The data below needs to be returned exactly, line for line.

──────── Provided data

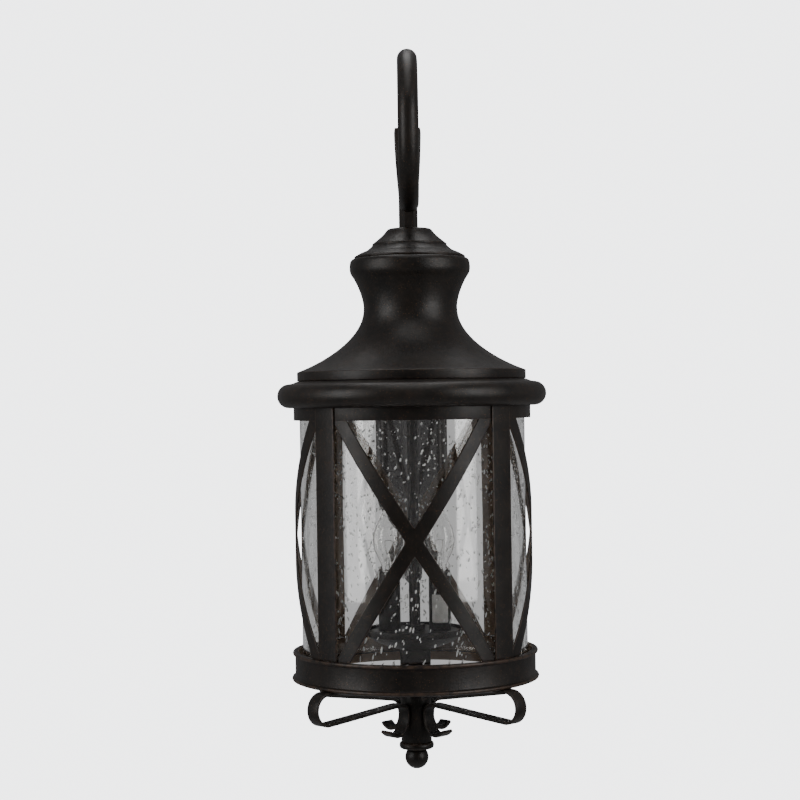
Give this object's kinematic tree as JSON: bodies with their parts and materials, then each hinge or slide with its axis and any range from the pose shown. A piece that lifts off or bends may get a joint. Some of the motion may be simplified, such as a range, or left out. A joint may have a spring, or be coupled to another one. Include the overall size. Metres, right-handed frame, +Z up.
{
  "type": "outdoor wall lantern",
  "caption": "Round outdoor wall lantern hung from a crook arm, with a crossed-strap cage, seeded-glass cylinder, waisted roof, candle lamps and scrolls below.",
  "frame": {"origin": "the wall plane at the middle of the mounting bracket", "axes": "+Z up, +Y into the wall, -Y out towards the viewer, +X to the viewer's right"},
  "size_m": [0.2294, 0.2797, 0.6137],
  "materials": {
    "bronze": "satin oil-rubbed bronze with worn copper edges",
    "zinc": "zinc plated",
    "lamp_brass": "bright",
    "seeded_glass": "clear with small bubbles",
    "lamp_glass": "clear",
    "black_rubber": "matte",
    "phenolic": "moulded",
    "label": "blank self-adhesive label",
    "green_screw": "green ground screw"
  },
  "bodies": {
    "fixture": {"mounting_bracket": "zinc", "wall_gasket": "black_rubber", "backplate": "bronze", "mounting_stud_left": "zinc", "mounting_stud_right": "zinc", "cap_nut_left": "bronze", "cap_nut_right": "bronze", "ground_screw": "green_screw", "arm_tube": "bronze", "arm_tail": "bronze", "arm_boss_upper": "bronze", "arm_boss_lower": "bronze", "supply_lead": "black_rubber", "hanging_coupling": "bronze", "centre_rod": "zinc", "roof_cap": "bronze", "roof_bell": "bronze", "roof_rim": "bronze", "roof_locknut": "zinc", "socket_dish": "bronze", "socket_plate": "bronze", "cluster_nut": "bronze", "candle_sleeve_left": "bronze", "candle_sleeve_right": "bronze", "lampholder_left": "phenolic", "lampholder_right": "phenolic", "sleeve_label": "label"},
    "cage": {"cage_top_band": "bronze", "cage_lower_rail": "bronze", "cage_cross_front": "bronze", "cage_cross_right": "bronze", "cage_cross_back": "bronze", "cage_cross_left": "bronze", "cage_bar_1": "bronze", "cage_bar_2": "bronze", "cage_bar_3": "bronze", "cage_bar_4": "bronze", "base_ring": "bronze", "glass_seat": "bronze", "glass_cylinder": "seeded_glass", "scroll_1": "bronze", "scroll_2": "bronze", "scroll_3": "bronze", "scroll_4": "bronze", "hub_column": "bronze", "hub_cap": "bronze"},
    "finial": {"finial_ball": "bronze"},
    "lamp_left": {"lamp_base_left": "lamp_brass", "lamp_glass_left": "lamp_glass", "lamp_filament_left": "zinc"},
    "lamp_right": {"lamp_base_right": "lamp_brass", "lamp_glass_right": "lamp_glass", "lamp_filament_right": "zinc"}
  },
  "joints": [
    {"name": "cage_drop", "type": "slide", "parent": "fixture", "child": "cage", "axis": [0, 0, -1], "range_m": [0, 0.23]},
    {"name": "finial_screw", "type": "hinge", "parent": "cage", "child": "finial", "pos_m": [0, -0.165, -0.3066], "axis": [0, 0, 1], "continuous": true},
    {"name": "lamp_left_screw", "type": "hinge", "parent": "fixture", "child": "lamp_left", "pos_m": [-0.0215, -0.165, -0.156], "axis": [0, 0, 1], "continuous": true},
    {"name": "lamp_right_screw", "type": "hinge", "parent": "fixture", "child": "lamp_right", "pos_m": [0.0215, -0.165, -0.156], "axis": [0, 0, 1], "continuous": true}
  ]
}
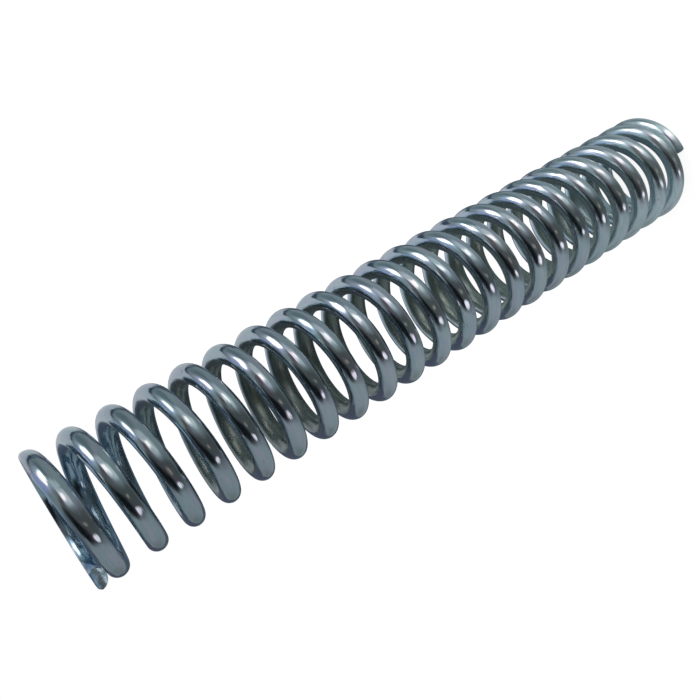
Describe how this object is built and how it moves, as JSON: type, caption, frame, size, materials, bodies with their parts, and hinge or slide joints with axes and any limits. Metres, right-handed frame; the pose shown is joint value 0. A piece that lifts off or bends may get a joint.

────────────────

- _Complete response_
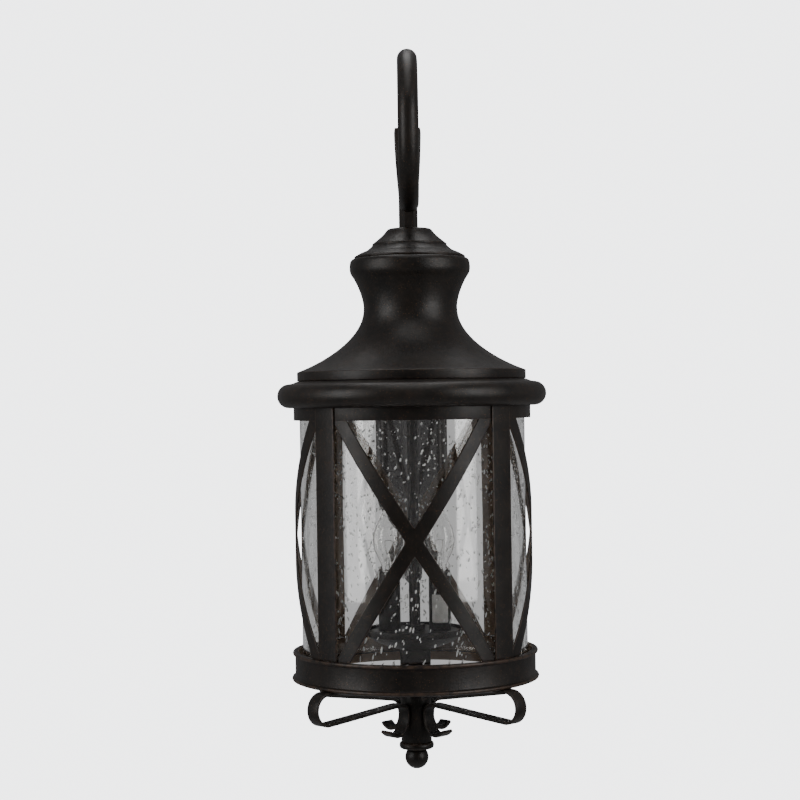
Give this object's kinematic tree as JSON: bodies with their parts and materials, then each hinge or slide with its axis and any range from the pose shown. A piece that lifts off or bends may get a joint. Some of the motion may be simplified, such as a range, or left out. A joint may have a spring, or be coupled to another one. Include the overall size. Metres, right-handed frame, +Z up.
{
  "type": "outdoor wall lantern",
  "caption": "Round outdoor wall lantern hung from a crook arm, with a crossed-strap cage, seeded-glass cylinder, waisted roof, candle lamps and scrolls below.",
  "frame": {"origin": "the wall plane at the middle of the mounting bracket", "axes": "+Z up, +Y into the wall, -Y out towards the viewer, +X to the viewer's right"},
  "size_m": [0.2294, 0.2797, 0.6137],
  "materials": {
    "bronze": "satin oil-rubbed bronze with worn copper edges",
    "zinc": "zinc plated",
    "lamp_brass": "bright",
    "seeded_glass": "clear with small bubbles",
    "lamp_glass": "clear",
    "black_rubber": "matte",
    "phenolic": "moulded",
    "label": "blank self-adhesive label",
    "green_screw": "green ground screw"
  },
  "bodies": {
    "fixture": {"mounting_bracket": "zinc", "wall_gasket": "black_rubber", "backplate": "bronze", "mounting_stud_left": "zinc", "mounting_stud_right": "zinc", "cap_nut_left": "bronze", "cap_nut_right": "bronze", "ground_screw": "green_screw", "arm_tube": "bronze", "arm_tail": "bronze", "arm_boss_upper": "bronze", "arm_boss_lower": "bronze", "supply_lead": "black_rubber", "hanging_coupling": "bronze", "centre_rod": "zinc", "roof_cap": "bronze", "roof_bell": "bronze", "roof_rim": "bronze", "roof_locknut": "zinc", "socket_dish": "bronze", "socket_plate": "bronze", "cluster_nut": "bronze", "candle_sleeve_left": "bronze", "candle_sleeve_right": "bronze", "lampholder_left": "phenolic", "lampholder_right": "phenolic", "sleeve_label": "label"},
    "cage": {"cage_top_band": "bronze", "cage_lower_rail": "bronze", "cage_cross_front": "bronze", "cage_cross_right": "bronze", "cage_cross_back": "bronze", "cage_cross_left": "bronze", "cage_bar_1": "bronze", "cage_bar_2": "bronze", "cage_bar_3": "bronze", "cage_bar_4": "bronze", "base_ring": "bronze", "glass_seat": "bronze", "glass_cylinder": "seeded_glass", "scroll_1": "bronze", "scroll_2": "bronze", "scroll_3": "bronze", "scroll_4": "bronze", "hub_column": "bronze", "hub_cap": "bronze"},
    "finial": {"finial_ball": "bronze"},
    "lamp_left": {"lamp_base_left": "lamp_brass", "lamp_glass_left": "lamp_glass", "lamp_filament_left": "zinc"},
    "lamp_right": {"lamp_base_right": "lamp_brass", "lamp_glass_right": "lamp_glass", "lamp_filament_right": "zinc"}
  },
  "joints": [
    {"name": "cage_drop", "type": "slide", "parent": "fixture", "child": "cage", "axis": [0, 0, -1], "range_m": [0, 0.23]},
    {"name": "finial_screw", "type": "hinge", "parent": "cage", "child": "finial", "pos_m": [0, -0.165, -0.3066], "axis": [0, 0, 1], "continuous": true},
    {"name": "lamp_left_screw", "type": "hinge", "parent": "fixture", "child": "lamp_left", "pos_m": [-0.0215, -0.165, -0.156], "axis": [0, 0, 1], "continuous": true},
    {"name": "lamp_right_screw", "type": "hinge", "parent": "fixture", "child": "lamp_right", "pos_m": [0.0215, -0.165, -0.156], "axis": [0, 0, 1], "continuous": true}
  ]
}
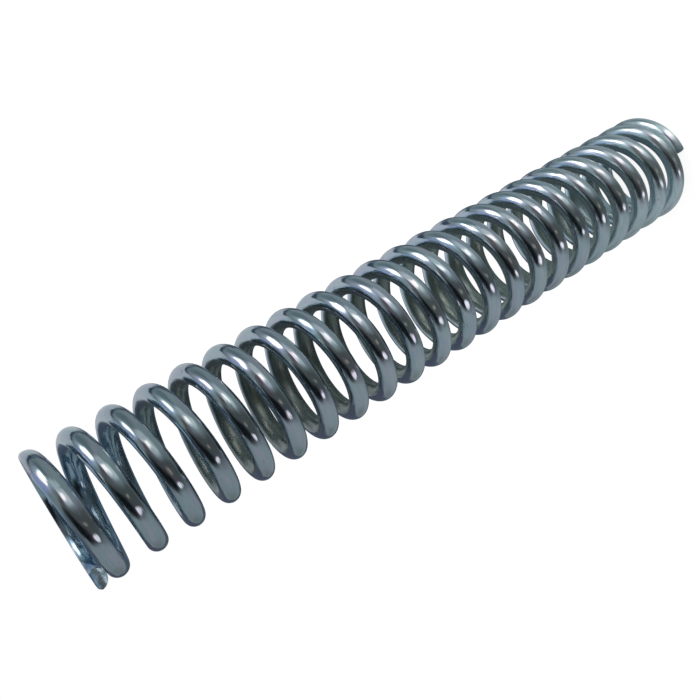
Describe how this object is built and how it moves, as JSON: type, caption, frame, size, materials, bodies with their parts, and hinge or slide joints with axes and any limits. Metres, right-handed frame; the pose shown is joint value 0. A piece that lifts off or bends may get a joint.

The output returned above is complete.